Iowa and North Dakota have joined seven other states in banning employees from having TikTok on state-owned devices, bringing the total to nine states where the app is banned from being used in such a manner.
Federal authorities have committed to stymieing the video application over concerns of data harvesting and threats to national security at the hands of the Chinese Communist Party, as reported by TimCast.
Both gubernatorial offices of Iowa and North Dakota announced the ban on state-owned devices on Dec. 13, 2022.
Effective immediately, Governor Kim Reynolds of Iowa announced her directive to the Iowa Department of Management’s Office of the Chief Information Officer, issuing a ban on TikTok on all state devices and furthermore, prohibiting any state agencies from subscribing to or owning a TikTok account.
“It is clear that TikTok represents a national security risk to our country and I refuse to subject the citizens of Iowa to that risk,” said Gov. Reynolds on the ban.
“They trust us with their personal and confidential information and we will take every step possible to protect it, including from the Chinese government,” the governor stated.
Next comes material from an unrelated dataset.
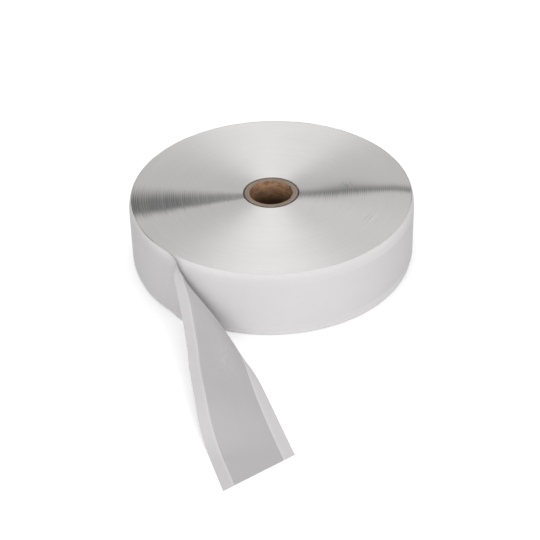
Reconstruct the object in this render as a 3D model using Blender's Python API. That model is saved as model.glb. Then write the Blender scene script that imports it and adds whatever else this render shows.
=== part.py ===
"""Roll of sealing tape, lying on its flat side with its loose end folded over and laid out in front.

Metres, +Z up. The origin is on the roll's axis, half way up the tape's width. The loose end lies
towards -Y. The tape is a pale carrier web with a grey sealing coat on its inner face, between two
bare fleece edges. It is wound on a thick board core.
"""

import math

import bmesh
import bpy
import numpy as np

# Tape web
TAPE_WIDTH = 0.125
CARRIER_THICKNESS = 0.0003
COAT_THICKNESS = 0.0004
FLEECE_EDGE = 0.020

# Wound roll
ROLL_DIAMETER = 0.500
EDGE_LEAN = 0.004

# Board core, from the bore outwards
CORE_BORE = 0.076
LINER_THICKNESS = 0.0009
BOARD_THICKNESS = 0.0018
BOARD_COUNT = 4
COVER_THICKNESS = 0.0009
CORE_SETBACK = 0.0005

# Tab that holds the tape's inner end on the core
TAB_THICKNESS = 0.0003
TAB_LENGTH = 0.060
TAB_HEIGHT = 0.100
TAB_ANGLE = math.radians(60)

# Clearance between two pieces that touch on the real roll
FIT_GAP = 0.0003

# Where the outer turn loosens, where it leaves the roll and how far it stands off there
LOOSE_ANGLE = math.radians(198)
LEAVE_ANGLE = math.radians(232.7)
LEAVE_SLACK = 0.0045
UNDERLAP = 0.050

# Plan of the loose end's bottom edge, as lengths along the tape from where it leaves the roll
TURN_ANGLE = math.radians(36.1)
TURN_RUN = 0.251

# Fold of the loose end. Its top edge starts to fold before the bottom edge leaves the roll. The
# crease crosses the tape's width in CREASE_RUN and reaches the bottom edge at FOLD_END.
FOLD_LEAD = 0.0216
LEAN_RUN = 0.393
CURL_ANGLE = math.radians(59.8)
CURL_PEAK = 0.0605
CREASE_RUN = 0.2085
BEND_WIDTH = 0.110
FOLD_END = 0.276
SWEEP_ANGLE = math.radians(40.4)
SWEEP_RUN = 0.1695

# Where the flat end lifts, and its slanted cut
LIFT_AT = 0.340
END_AT_BOTTOM_EDGE = 0.391
END_AT_TOP_EDGE = 0.432

# Fineness of the meshes
RING_STEPS = 96
CORE_STEPS = 60
TURN_STEPS = 104
FOLD_STEPS = 48
END_STEPS = 3
EDGE_COLUMNS = 3
FOLD_COLUMNS = 8
LEAN_SAMPLES = 48
PATH_STEP = 0.001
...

The office of the governor of North Dakota issued its ban by way of executive order. Governor Doug Burgum’s ban forbids TikTok from state-owned devices that are issued by executive branch agencies over “growing national security concerns.”
Executive branch agencies and employees in North Dakota are prohibited from visiting TikTok’s website or downloading the app on any government-provided equipment. The ban also extends to the scope of the state’s internet servers, prohibiting the use of TikTok when connected to state networks.
The state’s IT department is advised to enforce the ban and assist any state partners in securing their equipment.
“Protecting citizens’ data is our top priority, and our IT professionals have determined, in consultation with federal officials, that TikTok raises multiple flags in terms of the amount of data it collects and how that data may be shared with and used by the Chinese government,” Governor Burgum said in his statement.
Concerns and cries continue to mount over TikTok’s invasive policies, with even Democrats echoing the viewpoints once brought forward by Donald Trump.
“I think Donald Trump was right,” said Democratic Sen. Mark Warner (Va.), chairman of the Senate Intelligence Committee, in November 2022. “It is a massive collector of information, oftentimes of our children,” he continued.
Similar bans of the app are in place in Alabama, Maryland, Nebraska, South Carolina, South Dakota, Texas, and Utah.